[BEGIN]

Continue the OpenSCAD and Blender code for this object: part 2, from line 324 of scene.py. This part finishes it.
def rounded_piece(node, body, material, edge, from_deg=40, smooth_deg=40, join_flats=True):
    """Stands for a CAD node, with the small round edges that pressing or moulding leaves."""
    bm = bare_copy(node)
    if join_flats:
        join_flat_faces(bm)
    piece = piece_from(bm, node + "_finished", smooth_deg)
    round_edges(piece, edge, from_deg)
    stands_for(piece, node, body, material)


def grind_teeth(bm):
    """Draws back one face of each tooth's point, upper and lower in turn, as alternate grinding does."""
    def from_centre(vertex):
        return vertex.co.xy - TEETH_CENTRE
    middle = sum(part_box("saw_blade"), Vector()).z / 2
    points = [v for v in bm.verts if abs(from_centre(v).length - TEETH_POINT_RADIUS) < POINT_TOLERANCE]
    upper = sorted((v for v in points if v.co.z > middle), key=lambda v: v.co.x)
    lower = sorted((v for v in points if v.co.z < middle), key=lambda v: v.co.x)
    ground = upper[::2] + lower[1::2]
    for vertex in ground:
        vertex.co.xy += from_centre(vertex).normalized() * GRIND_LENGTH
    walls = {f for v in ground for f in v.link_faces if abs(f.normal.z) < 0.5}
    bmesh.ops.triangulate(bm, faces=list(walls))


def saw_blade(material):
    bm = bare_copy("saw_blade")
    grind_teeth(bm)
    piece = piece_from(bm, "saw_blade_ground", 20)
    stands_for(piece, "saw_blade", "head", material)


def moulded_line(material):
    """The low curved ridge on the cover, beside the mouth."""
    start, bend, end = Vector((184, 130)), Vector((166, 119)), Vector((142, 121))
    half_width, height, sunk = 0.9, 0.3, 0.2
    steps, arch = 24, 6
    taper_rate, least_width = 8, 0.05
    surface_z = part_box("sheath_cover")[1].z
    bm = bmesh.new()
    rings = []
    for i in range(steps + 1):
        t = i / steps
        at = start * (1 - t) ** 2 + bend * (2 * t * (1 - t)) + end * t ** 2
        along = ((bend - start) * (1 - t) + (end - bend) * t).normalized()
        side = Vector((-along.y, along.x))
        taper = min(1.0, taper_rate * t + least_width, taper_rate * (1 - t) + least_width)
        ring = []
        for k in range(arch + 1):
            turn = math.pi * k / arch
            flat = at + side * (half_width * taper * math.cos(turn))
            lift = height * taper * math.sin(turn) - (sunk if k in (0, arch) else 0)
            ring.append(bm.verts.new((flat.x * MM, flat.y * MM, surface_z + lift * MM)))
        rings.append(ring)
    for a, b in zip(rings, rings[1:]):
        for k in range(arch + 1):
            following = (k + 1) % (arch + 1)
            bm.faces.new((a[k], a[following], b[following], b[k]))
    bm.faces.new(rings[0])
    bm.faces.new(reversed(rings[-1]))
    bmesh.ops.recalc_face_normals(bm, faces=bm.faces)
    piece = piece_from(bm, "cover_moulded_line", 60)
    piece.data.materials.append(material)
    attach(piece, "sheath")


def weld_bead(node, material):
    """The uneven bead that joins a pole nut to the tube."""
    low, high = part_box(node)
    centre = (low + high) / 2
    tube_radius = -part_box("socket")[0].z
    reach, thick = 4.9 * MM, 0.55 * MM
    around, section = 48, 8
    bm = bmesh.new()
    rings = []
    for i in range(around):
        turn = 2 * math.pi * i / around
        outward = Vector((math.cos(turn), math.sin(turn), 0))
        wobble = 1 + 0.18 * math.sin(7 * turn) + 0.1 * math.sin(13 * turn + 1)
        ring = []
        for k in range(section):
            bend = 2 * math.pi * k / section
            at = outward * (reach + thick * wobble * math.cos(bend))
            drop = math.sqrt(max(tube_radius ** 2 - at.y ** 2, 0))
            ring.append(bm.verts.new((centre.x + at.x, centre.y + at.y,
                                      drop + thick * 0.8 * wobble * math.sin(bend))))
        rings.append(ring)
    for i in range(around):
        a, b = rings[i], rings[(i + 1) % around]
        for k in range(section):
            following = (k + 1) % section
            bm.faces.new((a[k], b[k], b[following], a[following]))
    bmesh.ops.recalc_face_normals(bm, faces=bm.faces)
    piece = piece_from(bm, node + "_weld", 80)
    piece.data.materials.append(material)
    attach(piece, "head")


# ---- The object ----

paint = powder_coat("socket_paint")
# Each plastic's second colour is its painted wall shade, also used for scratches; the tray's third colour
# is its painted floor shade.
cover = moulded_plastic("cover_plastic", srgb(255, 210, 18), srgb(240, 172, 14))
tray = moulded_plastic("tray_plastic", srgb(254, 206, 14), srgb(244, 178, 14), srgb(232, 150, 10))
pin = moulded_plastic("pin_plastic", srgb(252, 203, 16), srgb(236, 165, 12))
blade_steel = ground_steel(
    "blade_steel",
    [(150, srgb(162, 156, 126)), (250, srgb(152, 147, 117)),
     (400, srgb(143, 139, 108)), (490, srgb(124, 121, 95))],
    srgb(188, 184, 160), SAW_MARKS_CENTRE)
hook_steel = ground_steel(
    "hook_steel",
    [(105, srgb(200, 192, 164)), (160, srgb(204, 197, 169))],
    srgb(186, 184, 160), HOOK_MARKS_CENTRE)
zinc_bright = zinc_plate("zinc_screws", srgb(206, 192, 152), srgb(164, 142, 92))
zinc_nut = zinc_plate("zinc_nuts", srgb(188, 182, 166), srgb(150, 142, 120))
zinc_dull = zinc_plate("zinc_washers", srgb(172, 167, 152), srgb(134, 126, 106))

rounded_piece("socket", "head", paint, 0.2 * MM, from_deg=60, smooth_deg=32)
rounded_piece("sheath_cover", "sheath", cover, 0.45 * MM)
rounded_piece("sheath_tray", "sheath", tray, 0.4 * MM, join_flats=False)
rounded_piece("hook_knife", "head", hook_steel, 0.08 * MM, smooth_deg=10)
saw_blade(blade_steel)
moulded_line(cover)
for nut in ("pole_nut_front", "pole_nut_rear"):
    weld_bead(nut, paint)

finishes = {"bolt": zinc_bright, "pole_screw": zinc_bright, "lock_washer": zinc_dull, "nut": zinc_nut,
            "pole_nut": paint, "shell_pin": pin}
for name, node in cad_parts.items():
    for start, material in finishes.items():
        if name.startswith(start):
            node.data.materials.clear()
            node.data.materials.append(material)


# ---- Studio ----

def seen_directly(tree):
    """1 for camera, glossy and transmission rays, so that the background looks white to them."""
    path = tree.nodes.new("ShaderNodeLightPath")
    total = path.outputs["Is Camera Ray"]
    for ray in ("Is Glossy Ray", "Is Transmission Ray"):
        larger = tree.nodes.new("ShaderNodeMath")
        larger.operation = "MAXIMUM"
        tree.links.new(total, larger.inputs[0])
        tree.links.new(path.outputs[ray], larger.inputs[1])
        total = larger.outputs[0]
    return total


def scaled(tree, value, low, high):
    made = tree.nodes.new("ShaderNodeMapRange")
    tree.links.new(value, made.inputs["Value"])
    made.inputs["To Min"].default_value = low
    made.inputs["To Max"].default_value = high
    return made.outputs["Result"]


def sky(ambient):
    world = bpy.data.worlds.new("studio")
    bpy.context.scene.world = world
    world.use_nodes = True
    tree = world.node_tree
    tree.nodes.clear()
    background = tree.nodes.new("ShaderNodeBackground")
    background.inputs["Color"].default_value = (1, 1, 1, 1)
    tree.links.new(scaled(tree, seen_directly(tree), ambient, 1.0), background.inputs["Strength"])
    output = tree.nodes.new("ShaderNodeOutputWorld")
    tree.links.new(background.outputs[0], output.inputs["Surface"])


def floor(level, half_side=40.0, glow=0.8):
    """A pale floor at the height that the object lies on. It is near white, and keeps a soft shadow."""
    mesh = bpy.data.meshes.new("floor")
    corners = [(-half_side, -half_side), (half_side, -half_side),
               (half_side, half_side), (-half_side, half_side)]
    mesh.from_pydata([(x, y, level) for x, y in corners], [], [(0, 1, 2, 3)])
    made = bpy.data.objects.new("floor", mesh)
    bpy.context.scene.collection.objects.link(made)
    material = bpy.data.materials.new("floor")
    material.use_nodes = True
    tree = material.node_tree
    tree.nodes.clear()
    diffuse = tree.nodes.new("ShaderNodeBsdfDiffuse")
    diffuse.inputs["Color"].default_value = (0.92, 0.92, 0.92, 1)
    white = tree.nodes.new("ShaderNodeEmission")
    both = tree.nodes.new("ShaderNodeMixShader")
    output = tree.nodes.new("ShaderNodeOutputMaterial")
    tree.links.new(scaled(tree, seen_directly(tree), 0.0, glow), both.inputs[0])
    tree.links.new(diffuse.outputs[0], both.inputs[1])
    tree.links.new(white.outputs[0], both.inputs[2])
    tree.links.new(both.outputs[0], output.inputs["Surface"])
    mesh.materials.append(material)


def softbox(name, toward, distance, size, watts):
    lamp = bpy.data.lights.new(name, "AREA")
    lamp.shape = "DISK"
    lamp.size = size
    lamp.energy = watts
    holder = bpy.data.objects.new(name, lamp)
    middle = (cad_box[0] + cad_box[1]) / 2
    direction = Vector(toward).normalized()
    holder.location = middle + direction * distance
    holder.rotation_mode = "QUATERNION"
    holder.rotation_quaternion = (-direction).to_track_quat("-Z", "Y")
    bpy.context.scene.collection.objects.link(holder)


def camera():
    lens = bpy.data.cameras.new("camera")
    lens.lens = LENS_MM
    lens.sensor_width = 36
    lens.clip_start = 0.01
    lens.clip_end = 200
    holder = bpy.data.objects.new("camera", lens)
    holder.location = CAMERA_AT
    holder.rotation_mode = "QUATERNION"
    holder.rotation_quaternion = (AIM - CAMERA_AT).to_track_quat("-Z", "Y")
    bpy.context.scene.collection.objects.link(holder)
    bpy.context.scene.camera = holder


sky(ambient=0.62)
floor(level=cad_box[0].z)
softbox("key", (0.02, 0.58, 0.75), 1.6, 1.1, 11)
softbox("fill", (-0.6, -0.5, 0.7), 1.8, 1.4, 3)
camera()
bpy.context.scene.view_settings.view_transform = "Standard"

[END]
[BEGIN]

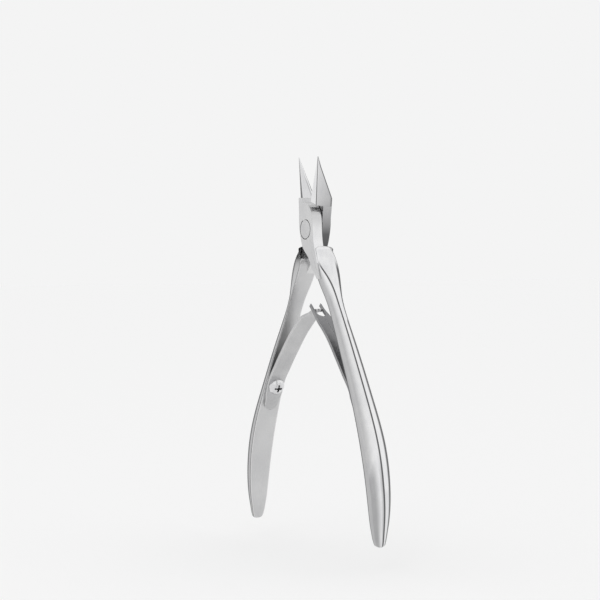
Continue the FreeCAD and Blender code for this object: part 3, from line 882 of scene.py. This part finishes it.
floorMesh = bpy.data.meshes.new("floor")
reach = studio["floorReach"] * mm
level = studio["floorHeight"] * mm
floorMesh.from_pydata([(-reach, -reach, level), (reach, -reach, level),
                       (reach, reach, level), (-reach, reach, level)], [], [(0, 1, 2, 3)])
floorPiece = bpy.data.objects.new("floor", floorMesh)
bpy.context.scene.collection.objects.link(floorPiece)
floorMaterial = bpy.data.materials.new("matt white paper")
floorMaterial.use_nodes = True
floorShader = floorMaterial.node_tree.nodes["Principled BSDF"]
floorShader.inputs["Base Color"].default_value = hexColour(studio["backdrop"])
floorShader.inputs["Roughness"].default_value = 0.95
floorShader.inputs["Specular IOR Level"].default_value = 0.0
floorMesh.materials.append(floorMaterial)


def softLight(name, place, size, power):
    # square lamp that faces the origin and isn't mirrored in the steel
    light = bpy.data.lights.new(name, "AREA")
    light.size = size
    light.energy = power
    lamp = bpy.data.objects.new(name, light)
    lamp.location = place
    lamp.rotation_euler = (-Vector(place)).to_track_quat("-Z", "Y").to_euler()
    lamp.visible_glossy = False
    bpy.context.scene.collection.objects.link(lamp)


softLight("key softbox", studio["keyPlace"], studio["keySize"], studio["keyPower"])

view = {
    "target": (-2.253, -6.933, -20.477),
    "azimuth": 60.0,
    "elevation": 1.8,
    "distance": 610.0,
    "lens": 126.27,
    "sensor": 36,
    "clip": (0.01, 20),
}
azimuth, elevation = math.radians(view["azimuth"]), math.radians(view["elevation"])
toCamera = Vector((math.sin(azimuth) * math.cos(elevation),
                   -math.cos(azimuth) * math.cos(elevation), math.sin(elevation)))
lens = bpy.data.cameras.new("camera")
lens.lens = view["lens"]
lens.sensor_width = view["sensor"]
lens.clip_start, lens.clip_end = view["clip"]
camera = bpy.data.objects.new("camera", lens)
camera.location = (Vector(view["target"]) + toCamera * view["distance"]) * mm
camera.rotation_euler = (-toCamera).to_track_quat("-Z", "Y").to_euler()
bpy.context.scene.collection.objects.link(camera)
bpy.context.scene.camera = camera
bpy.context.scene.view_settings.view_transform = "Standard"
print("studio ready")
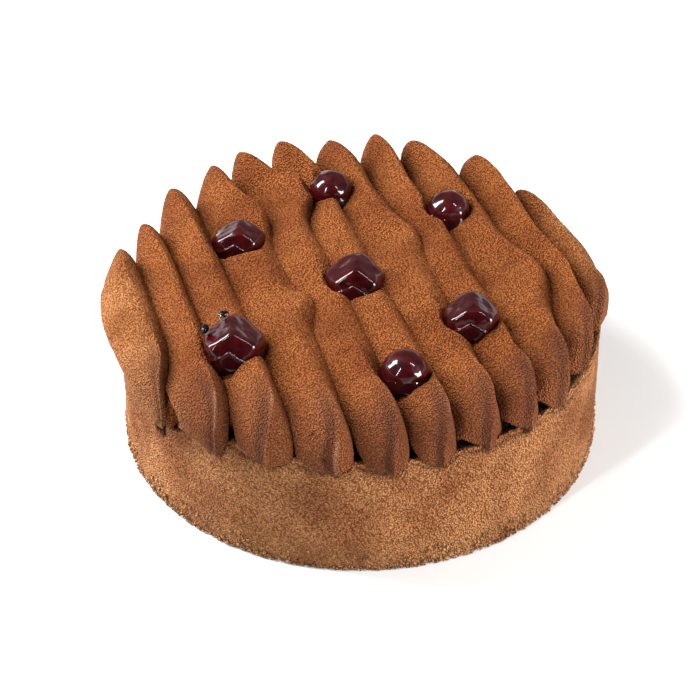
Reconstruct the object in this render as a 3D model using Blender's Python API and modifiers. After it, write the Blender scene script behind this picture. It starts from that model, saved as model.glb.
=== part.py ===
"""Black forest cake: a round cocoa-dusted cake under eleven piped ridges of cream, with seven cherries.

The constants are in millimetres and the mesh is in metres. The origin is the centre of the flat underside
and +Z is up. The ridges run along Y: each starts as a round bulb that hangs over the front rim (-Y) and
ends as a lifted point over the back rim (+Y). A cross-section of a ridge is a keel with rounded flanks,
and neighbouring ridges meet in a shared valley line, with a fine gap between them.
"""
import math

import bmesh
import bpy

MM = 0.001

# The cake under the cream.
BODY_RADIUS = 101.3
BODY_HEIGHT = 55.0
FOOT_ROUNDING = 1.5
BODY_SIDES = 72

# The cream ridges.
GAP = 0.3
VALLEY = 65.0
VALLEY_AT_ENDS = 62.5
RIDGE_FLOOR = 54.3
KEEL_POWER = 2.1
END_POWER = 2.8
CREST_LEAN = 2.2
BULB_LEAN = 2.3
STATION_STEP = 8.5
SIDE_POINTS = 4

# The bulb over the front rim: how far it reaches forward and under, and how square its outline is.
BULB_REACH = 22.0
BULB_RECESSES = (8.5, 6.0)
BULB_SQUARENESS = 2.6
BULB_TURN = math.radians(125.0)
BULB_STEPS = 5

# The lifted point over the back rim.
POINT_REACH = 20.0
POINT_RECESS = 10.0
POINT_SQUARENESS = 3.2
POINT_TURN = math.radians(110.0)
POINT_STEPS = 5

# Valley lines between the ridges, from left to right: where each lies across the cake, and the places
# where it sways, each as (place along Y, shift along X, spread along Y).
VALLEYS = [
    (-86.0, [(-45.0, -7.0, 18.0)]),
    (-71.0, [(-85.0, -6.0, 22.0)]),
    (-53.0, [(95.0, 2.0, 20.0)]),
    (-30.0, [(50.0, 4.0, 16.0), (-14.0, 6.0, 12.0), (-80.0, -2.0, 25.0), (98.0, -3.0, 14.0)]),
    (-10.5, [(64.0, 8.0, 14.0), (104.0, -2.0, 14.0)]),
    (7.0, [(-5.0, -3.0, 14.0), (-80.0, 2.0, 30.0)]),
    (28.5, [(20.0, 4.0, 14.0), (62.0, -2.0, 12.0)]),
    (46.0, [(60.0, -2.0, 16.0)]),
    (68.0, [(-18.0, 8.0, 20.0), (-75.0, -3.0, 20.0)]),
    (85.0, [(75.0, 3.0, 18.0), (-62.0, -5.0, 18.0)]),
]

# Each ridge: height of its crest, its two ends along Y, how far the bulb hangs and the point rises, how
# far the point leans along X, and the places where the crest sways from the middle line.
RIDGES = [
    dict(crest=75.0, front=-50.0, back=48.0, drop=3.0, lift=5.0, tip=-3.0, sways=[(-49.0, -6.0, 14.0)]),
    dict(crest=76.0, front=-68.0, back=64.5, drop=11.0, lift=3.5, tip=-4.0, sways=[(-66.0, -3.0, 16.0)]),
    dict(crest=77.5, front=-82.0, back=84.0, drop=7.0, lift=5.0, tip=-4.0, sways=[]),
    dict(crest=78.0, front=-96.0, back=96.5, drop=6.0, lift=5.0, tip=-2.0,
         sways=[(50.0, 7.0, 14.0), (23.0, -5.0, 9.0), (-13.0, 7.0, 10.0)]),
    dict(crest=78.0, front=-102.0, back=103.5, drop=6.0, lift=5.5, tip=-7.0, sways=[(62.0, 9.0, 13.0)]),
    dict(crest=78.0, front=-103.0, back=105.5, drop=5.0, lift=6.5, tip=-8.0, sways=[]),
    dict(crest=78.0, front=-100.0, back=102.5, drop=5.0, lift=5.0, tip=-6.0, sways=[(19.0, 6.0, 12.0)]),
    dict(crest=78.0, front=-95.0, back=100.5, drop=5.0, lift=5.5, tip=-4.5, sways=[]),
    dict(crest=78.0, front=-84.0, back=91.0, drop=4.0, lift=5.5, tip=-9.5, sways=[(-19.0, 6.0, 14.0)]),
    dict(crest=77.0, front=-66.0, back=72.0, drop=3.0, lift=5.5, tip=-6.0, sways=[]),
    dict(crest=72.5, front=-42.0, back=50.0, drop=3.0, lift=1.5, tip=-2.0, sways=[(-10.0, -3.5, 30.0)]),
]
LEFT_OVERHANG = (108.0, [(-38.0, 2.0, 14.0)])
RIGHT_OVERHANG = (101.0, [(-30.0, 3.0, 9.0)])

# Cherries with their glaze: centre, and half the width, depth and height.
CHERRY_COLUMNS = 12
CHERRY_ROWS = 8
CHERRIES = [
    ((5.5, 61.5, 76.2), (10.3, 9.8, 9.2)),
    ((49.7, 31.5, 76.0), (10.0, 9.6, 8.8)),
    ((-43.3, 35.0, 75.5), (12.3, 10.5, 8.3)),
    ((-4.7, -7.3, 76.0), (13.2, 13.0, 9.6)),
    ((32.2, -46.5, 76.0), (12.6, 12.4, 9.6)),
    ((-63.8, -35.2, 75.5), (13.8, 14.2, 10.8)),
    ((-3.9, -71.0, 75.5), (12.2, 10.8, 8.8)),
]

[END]
[BEGIN]

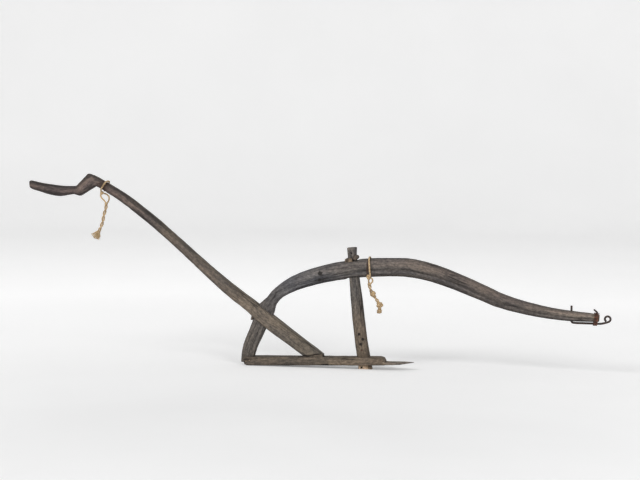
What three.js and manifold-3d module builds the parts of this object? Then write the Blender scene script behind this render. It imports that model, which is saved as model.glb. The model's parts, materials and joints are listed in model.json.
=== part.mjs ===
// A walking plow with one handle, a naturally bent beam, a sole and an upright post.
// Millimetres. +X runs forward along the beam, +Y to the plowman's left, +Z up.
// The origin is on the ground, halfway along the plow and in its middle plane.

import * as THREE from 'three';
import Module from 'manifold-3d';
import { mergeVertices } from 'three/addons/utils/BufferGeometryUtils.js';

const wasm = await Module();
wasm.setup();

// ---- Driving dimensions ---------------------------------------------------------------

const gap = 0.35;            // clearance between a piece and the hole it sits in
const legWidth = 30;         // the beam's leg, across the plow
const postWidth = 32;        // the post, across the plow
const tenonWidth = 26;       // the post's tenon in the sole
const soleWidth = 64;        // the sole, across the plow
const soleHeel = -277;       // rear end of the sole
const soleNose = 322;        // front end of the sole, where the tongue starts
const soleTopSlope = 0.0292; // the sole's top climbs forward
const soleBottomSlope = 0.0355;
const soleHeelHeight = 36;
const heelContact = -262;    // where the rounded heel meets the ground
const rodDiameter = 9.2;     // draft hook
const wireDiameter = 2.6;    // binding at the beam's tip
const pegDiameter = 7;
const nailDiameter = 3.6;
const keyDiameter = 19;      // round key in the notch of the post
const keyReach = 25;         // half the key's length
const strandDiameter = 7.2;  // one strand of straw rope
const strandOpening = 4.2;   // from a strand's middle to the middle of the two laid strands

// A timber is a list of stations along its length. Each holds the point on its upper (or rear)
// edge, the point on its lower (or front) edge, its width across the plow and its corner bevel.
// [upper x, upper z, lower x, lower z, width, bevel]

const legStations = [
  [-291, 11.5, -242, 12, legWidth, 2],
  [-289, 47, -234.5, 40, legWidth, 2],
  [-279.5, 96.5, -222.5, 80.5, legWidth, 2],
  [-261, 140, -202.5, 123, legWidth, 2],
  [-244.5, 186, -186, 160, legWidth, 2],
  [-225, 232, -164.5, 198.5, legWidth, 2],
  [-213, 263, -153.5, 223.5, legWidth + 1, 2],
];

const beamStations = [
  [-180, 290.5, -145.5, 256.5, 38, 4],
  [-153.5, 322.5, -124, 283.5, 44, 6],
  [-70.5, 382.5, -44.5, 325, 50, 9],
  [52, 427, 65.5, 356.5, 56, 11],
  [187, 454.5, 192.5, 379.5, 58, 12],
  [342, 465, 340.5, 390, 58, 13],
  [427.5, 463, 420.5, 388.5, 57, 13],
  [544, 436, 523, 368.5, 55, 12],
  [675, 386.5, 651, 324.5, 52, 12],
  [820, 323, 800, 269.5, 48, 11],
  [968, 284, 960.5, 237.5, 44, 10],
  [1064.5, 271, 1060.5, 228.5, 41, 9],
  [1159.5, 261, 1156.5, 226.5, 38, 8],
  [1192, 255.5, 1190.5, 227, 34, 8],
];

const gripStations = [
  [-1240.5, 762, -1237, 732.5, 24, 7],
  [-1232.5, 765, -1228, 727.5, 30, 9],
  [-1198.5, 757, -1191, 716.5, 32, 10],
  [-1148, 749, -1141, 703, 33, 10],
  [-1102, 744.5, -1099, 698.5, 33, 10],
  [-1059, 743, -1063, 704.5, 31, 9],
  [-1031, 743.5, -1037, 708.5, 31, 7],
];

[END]

Work to complete: Take exactly the lines from the one containing "Continue the OpenSCAD" through the one containing "stands_for(piece, node, body, material)" in the data above, and output them with nothing added.

Final answer:
Continue the OpenSCAD and Blender code for this object: part 2, from line 324 of scene.py. This part finishes it.
def rounded_piece(node, body, material, edge, from_deg=40, smooth_deg=40, join_flats=True):
    """Stands for a CAD node, with the small round edges that pressing or moulding leaves."""
    bm = bare_copy(node)
    if join_flats:
        join_flat_faces(bm)
    piece = piece_from(bm, node + "_finished", smooth_deg)
    round_edges(piece, edge, from_deg)
    stands_for(piece, node, body, material)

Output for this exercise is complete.